Commentators were quick to react, speculating on what the news meant for Kermit, the new show, and even feminism.
Some were pragmatic about the news. "Life, and love, move on quickly if you're a puppet with a new TV show to promote," says Alice Vincent in the Daily Telegraph, who pointed out that Miss Piggy also appears to have moved on, after she was spotted flirting online with William Shatner and Hunger Games star Liam Hemsworth.
Others, however, were clearly outraged. Jezebel called Denise a "home wrecking hog", and in The Guardian, Megan Carpentier defended Miss Piggy as "the more charismatic performer", who Kermit has replaced with a "younger, thinner and blander" version.

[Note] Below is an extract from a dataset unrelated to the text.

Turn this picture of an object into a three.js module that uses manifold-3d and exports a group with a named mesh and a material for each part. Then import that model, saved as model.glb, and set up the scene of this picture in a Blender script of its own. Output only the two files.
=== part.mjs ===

Even if this is just a public relations stunt to promote the new show, Kermit and his fellow producers have "sorely misjudged their audience", says Carpentier. Miss Piggy is a feminist icon, and in 2015, men no longer get sympathy for their urge to date "their exes' younger, dumber Plasticine lookalikes".
But in the New Statesman, Noah Berlatsky argues for sympathy for the frog. Berlatsky says that while "the light-hearted gender analysis has focused on Kermit as a faithless two-timing patriarchal jerk", many have overlooked the fact that Miss Piggy was a domestic abuser.
She regularly beat up Kermit, said Berlatsky, hitting him hard enough to send him flying, and if it had been the other way around there would have been a "cultural pushback". But people laughed because it was unexpected to see the woman being dominant and the man submissive and emasculated.
In the end, "it's better for everyone that Kermit and Piggy have gone their separate ways", says Berlatsky, adding that for Kermit it means the end of a long, abusive relationship, and for everyone else, "it means the end of a comedy spectacle which mocked both men and women for violating traditional gender roles".